As for the United States, wasn’t it the leader of the free world and the fatherland of industrialisation where hardwork is always rewarded with ample financial gain?

But now the country is bogged down with wars on various fronts from Libya to Afghanistan.

Yes, the United States is still the No 1 country in the world as far as the economy size is concerned but for the first time in the past century, everyone else – especially China – is catching up quickly.

The Americans owe more money to everyone than anyone has in the past.

Go to the website and you will get the real time feeling of how much the land of the brave and free owe the rest of the world.

It will probably take hundreds of PhD thesis to explain what went wrong for these three nations but suffice to say that successive governments did not do enough to prevent their economies from falling into such a dark hole.

On top of that politics has played a strong role in pushing these economies into even darker places.

Political opponents in these countries, especially in the United States and Greece, have been playing a game of one-upmanship on every issue.

Even now on the brink of economic ruin, these politicians continue to play the game.

As for Greece, there are enough MPs there who want to play the popular game of not going ahead with the agreed austerity drive because it is supposedly too painful for its people.

But wasn’t it their foolhardiness that brought Greece to this position in the first place.

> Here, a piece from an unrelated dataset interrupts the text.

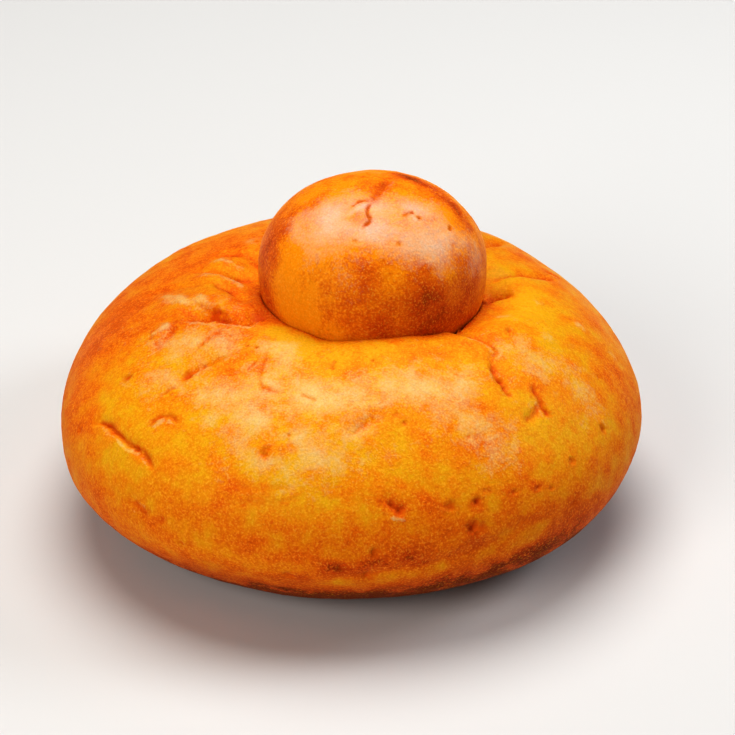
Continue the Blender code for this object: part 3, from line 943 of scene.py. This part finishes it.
# The bun's right side, from here on over this run, is more baked than its left.
RIGHT_SIDE = (-20.0 * MM, 60.0 * MM)
# Browning towards the base:
# (start, run down, browning, what the right side adds to the start and to the browning).
BUN_BROWN_BANDS = (
    (32.0 * MM, 18.0 * MM, 0.15, 0.0, 0.0),
    (17.0 * MM, 11.0 * MM, 0.36, 4.0 * MM, 0.02),
    (30.0 * MM, 16.0 * MM, 0.0, 0.0, 0.09),
    (8.0 * MM, 5.5 * MM, 0.45, 0.0, 0.0),
)
BALL_BROWN = 0.14
BALL_LOW = (52.0 * MM, 14.0 * MM)
BALL_LOW_BROWNING = 0.20
# Where there is less dust, (start, run), and how much less.
BUN_SIDES = (36.0 * MM, 14.0 * MM)
BUN_LEFT = (-12.0 * MM, 14.0 * MM)
BUN_FAR = (-6.0 * MM, 14.0 * MM)
BUN_LESS_DUST = -0.32
BALL_SIDES = (52.0 * MM, 10.0 * MM)
BALL_LESS_DUST = -0.12


def bun_brown(places):
    """How brown the bun's crust is before its stains: browner low on its sides and underneath."""
    right = above(places[:, 0], *RIGHT_SIDE)
    brown = np.full(len(places), BUN_BROWN)
    for start, run, browning, right_start, right_browning in BUN_BROWN_BANDS:
        low = below(places[:, 2], start + right_start * right, run)
        brown += (browning + right_browning * right) * low
    return brown


def bun_pale(places):
    """How much less pale dust the bun's sides and its far left carry than its crest."""
    sides = below(places[:, 2], *BUN_SIDES)
    far_left = below(places[:, 0], *BUN_LEFT) * above(places[:, 1], *BUN_FAR)
    return BUN_LESS_DUST * np.maximum(sides, far_left)


def ball_brown(places):
    """How brown the ball's crust is before its stains: browner towards its seat."""
    return BALL_BROWN + BALL_LOW_BROWNING * below(places[:, 2], *BALL_LOW)


def ball_pale(places):
    """How much less pale dust the ball's sides carry than its top."""
    return BALL_LESS_DUST * below(places[:, 2], *BALL_SIDES)


# --- The pieces ---
def some_way(rng, steepest=1.0):
    """A direction by chance, at most so steep."""
    return Vector((rng.uniform(-1, 1), rng.uniform(-1, 1), rng.uniform(-steepest, steepest)))


def scattered(rng, places, tree, count, allowed):
    """Short seeded routes on the part of the surface that the photograph doesn't show."""
    routes = []
    candidates = np.nonzero(allowed)[0]
    for _ in range(count):
        place = Vector(places[candidates[rng.randrange(len(candidates))]])
        heading = some_way(rng, FIRST_STEEPEST).normalized()
        route = [place]
        for _ in range(rng.randint(*STEP_COUNTS)):
            heading = (heading + STEP_TURN * some_way(rng)).normalized()
            step = heading * rng.uniform(*STEP_LENGTHS) * MM
            route.append(tree.find_nearest(route[-1] + step)[0])
        routes.append(np.array(route))
    return routes


def chance_marks(places, tree, plan, marked, stained):
    """Cracks and pits by chance where the surface may be marked, and stains where it may be."""
    seed, crack_plan, pit_plan, stain_plan = plan
    rng = random.Random(seed)

    def drawn(count, sizes, allowed):
        """Short routes, each with its sizes, drawn in turn where they have a range."""
        return [
            (route, *[rng.uniform(*size) if isinstance(size, tuple) else size for size in sizes])
            for route in scattered(rng, places, tree, count, allowed)
        ]

    cracks = drawn(*crack_plan, marked)
    pits = [
        (route[:1], radius, CHANCE_PIT_DEPTH * radius, rim, darkening)
        for route, radius, rim, darkening in drawn(*pit_plan, marked)
    ]
    stains = [(route[:1], *sizes) for route, *sizes in drawn(*stain_plan, stained)]
    return {"cracks": cracks, "pits": pits, "stains": stains}


def back_folds(tree, axis):
    """The folds round the back of the ball: a valley with a fine crack along it for each."""
    valleys, cracks = [], []
    for azimuth_in, azimuth_out, radius_in, radius_out, half_width, depth in BACK_FOLDS:
        hits = []
        for share in np.linspace(0.0, 1.0, FOLD_PLACES):
            turn = math.radians(azimuth_in + share * (azimuth_out - azimuth_in))
            radius = (radius_in + share * (radius_out - radius_in)) * MM
            x, y = axis.x + radius * math.cos(turn), axis.y + radius * math.sin(turn)
            hits.append(tree.ray_cast(Vector((x, y, FOLD_RAY_START)), Vector((0, 0, -1)))[0])
        route = np.array(hits)
        valleys.append((route, FOLD_FAR_WIDTH * half_width, FOLD_NEAR_WIDTH * half_width, depth))
        cracks.append((route, *FOLD_CRACK))
    return {"valleys": valleys, "cracks": cracks}


def build_bun(camera, material):
    """The bun. Gives back the middle of its outline, which becomes the frame's axis."""
    mesh = turned_bun()
    data = mesh_data("bun_form", mesh)
    places = dough_form(places_of(data))
    middle = (places.min(axis=0) + places.max(axis=0)) / 2
    middle[2] = 0.0
    places -= middle
    tree = surface_tree(data, places)

    marks = marks_on(tree, camera, BUN_MARKS)
    back = (places[:, 1] > BUN_BACK) & (places[:, 2] > BUN_BACK_FLOOR)
    for unseen in (
        back_folds(tree, BALL_CENTRE - Vector(middle)),
        chance_marks(places, tree, BUN_CHANCE, back, back),
    ):
        for kind, rows in unseen.items():
            marks[kind] += rows

    fine_marks = marks["cracks"] + marks["pits"]
    for room, widths in REFINED_REACH:
        reaches = [(row[0], (room + widths * row[1]) * MM) for row in fine_marks]
        refine(mesh, places, reaches)
        data = mesh_data("dough_bun", mesh)
        places = dough_form(places_of(data)) - middle
    mesh.free()
    move_to(data, places)

    crust = Crust(data, bun_brown, bun_pale)
    crust.press(marks)
    crust.roughen(places, *BUN_UNEVEN)
    contact = ball_depth(places + middle - np.array(BALL_CENTRE)) - 1.0
    crust.brown += SEAM_BROWNING * bell(contact, SEAM_WIDTH)
    crust.finish()
    move_to(data, seated(places_of(data) + middle, 0.0) - middle)
    add_piece("dough_bun", data, material, "bun")
    return middle


def build_ball(camera, material, middle):
    """The ball in the bun's dimple."""
    mesh = bmesh.new()
    bmesh.ops.create_icosphere(mesh, subdivisions=BALL_SUBDIVISIONS, radius=1.0)
    data = mesh_data("dough_ball", mesh)
    mesh.free()
    unit = places_of(data)
    azimuth = np.degrees(np.arctan2(unit[:, 1], unit[:, 0]))
    outline = waves(azimuth, BALL_WAVES) * (1.0 - np.abs(unit[:, 2]))
    drawn_in = sum(size for _, size, _ in BALL_WAVES)
    uneven = 1.0 + above(unit[:, 2], *BALL_ABOVE_SEAT) * (outline - drawn_in)
    radius = BALL_RADIUS * uneven
    places = unit * np.column_stack((radius, radius, np.full(len(unit), BALL_HALF_HEIGHT)))
    smooth = unit * np.array((BALL_RADIUS, BALL_RADIUS, BALL_HALF_HEIGHT))
    places /= ball_depth(smooth)[:, None]
    centre = np.array(BALL_CENTRE) - middle
    places += centre
    move_to(data, places)
    tree = surface_tree(data, places)

    back = places[:, 1] > centre[1] + BALL_BACK
    free = back & (places[:, 2] > BALL_BACK_FLOOR)
    crust = Crust(data, ball_brown, ball_pale)
    crust.press(marks_on(tree, camera, BALL_MARKS))
    crust.press(chance_marks(places, tree, BALL_CHANCE, free, back))
    crust.roughen(places, *BALL_UNEVEN)
    crust.finish()
    add_piece("dough_ball", data, material, "topknot")


# --- Floor and light ---
FLOOR_HALF_SIZE = 3.0
FLOOR_COLOUR = (0.68, 0.68, 0.68, 1.0)
FLOOR_ROUGHNESS = 0.9
LAMP_AIM = Vector((0.0, 0.0, 0.03))
# (name, place, width, power, colour)
LAMPS = (
    ("overhead", (0.0, 0.20, 0.80), 0.70, 7.0, (1.0, 0.98, 0.95)),
    ("front_left", (-0.45, -0.60, 0.45), 0.50, 4.2, (1.0, 0.97, 0.92)),
    ("right", (0.62, 0.10, 0.42), 0.30, 2.0, (0.92, 0.96, 1.0)),
)
WHITE = (1.0, 1.0, 1.0, 1.0)
SURROUND_STRENGTH = 0.08
GAMMA = 0.8


def plain_floor():
    mesh = bmesh.new()
    bmesh.ops.create_grid(mesh, x_segments=1, y_segments=1, size=FLOOR_HALF_SIZE)
    data = mesh_data("floor", mesh)
    mesh.free()
    material = bpy.data.materials.new("pale_floor")
    material.use_nodes = True
    shader = material.node_tree.nodes["Principled BSDF"]
    shader.inputs["Base Color"].default_value = FLOOR_COLOUR
    shader.inputs["Roughness"].default_value = FLOOR_ROUGHNESS
    data.materials.append(material)
    floor = new_object("floor", data)


def softbox(name, place, width, power, colour):
    """A round soft lamp that faces the brioche."""
    light = bpy.data.lights.new(name, "AREA")
    light.shape = "DISK"
    light.size = width
    light.energy = power
    light.color = colour
    lamp = new_object(name, light)
    lamp.location = place
    lamp.rotation_euler = (LAMP_AIM - Vector(place)).to_track_quat("-Z", "Y").to_euler()


def studio():
    world = bpy.data.worlds.new("studio")
    world.use_nodes = True
    background = world.node_tree.nodes["Background"]
    background.inputs["Color"].default_value = WHITE
    background.inputs["Strength"].default_value = SURROUND_STRENGTH
    bpy.context.scene.world = world
    for lamp in LAMPS:
        softbox(*lamp)
    view = bpy.context.scene.view_settings
    view.view_transform = "Standard"
    view.gamma = GAMMA
    view.exposure = 0.0


def main():
    camera = make_camera()
    middle = build_bun(camera, crust_material("bun_crust", *BUN_LOOK))
    build_ball(camera, crust_material("ball_crust", *BALL_LOOK), middle)
    plain_floor()
    studio()


main()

What was the hurry for Greece to join the single Euro monetary system? It was obvious that it was not ready to meet the standards set by the technocrats in Brussels (where the EU is headquartered). The same can be said of Ireland, Spain, Portugal and many of the old eastern block countries.

It is hoped that the Greek government will stand firm against pressures from the likes of the taxi drivers and proceed with the unpopular austerity measures.

As for the United States, the rivalry of Republicans and Demo-crats is threatening to send the world into possibly the biggest depression ever as there is less than 10 days left before America defaults on that huge debt.

The Republicans, who control the House of Representatives are refusing to approve President Barack Obama’s proposed budget on the debt ceiling because they claim it would hurt the American economy (read the rich).

If they default, the entire world can look forward to decades of depression as lenders will panic and demand all nations to repay their debts immediately.

Our national debt stood at RM233.92bil last year or 34.3% to the Growth Domestic Product.

It used to be worse but some of the debts were repaid in the last decade when the ringgit gained in strength.

Yes, surprisingly our country’s debt is not a huge mountain as some people would like us to believe, but what is worrying is the lack of support for efforts to reduce it further.

A sure way of doing it is by reducing subsidies.

In 2009, it was reported that the Government spent RM74bil in subsidies ranging from social projects to energy and food. This translates to an annual subsidy of about RM12,900 per household.

Cutting back on subsidies would be unpopular with the people. The negative reaction to the floating of the premium petrol prices and the allowing of energy prices to rise are examples of the backlash the Government has gotten from its efforts to reduce its subsidy spending.

The most popular comments against Malaysia’s spending cuts has been to ask the Government to reduce the leakages before even thinking of cutting back on subsidies.

Of course, it does not help the Government’s plans that in the past there has been ample evidence of such leakages.

Something must be done to convince the people there is a total war against wastage including using unpopular means. Why not?

After all, the most important lesson from the Greece, Britain and United States stories is that being popular will only guarantee election victories that will eventually lead to financial disasters.

> Executive editor Wong Sai Wan has been through three recessions and fears the fourth the most.